Looking for recent signs of life, one sees that just as CRM is present
everywhere in Scotland, so is he everywhere in Spring. It’s hard to avoid the
parallels between the flatness & perfection of the lines he created with
what the emerging season brings. Among the abandoned streets, life emerges
everywhere & as they say nature finds a way. His floral paintings are some
of the most beautiful of his works. The cross pollination of ideas between CRM
& his wife Margaret explains the double signature found on his botanical
watercolours – his initials along with hers.
The tendrils, the spiralling fronds & lush, fertile shapes appear in
the works of both artists; stylised & graphic, sometimes illustrative,
their influence on each other has rendered their artistic differences almost
indistinguishable for some stages of his life, as if their respective works are
the living products of their partnership.

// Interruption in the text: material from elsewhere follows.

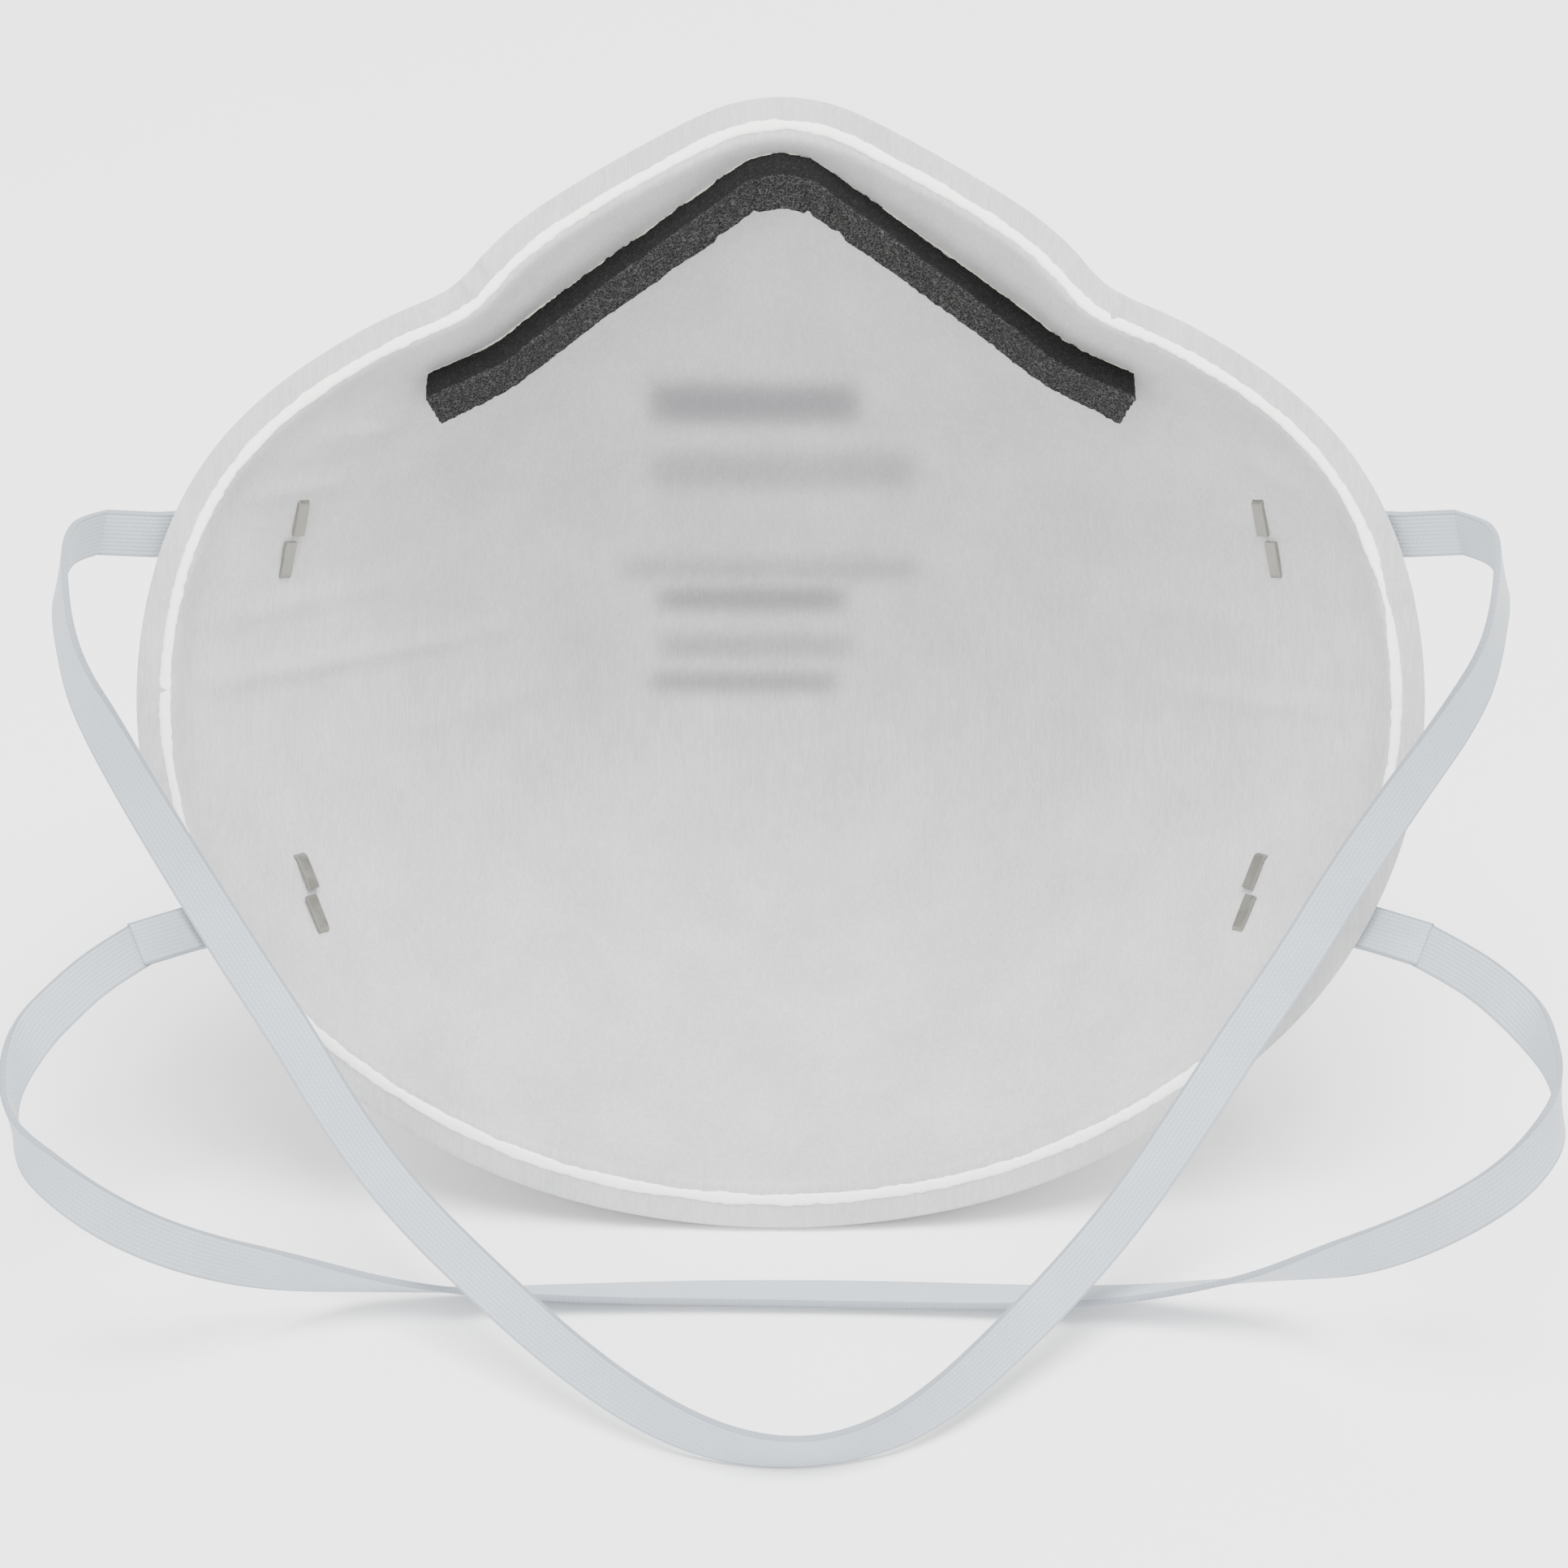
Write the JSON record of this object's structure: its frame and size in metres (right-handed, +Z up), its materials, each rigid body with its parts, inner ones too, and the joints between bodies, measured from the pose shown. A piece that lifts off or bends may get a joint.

It’s easy to see from any of his exquisite designs & paintings that he
was the most magnificent draughtsman with a staggering level of control &
discipline of line. He was master of a range of media & it takes an
absolute genius to engage me even a little in the applied arts – I’ve wandered
too many galleries & museums looking at endless TEAPOTS. But it isn’t just
that. There are dozens of above-competent artists. CRM matters because he moved
things along. Despite his need to make a living, he managed to elevate form,
line & space, decoration, sometimes magic over reality & sometimes even
innovation over practical function – apparently those high-backed chairs aren’t
all that comfortable – in a way we can still recognise as significant &
desirable today.
In a human sense however, CRM matters because his work represents the
beauty in life & the hope that lies in beauty. There is always beauty.
There is always hope.
As the great man himself once lectured, “Art is the flower, life the green
leaf. Let every artist strive to make
his flower a beautiful living thing, something that will convince the world
that there may be, there are things more precious, more beautiful, more lasting
than life itself.”
Charles Rennie Mackintosh, we salute you.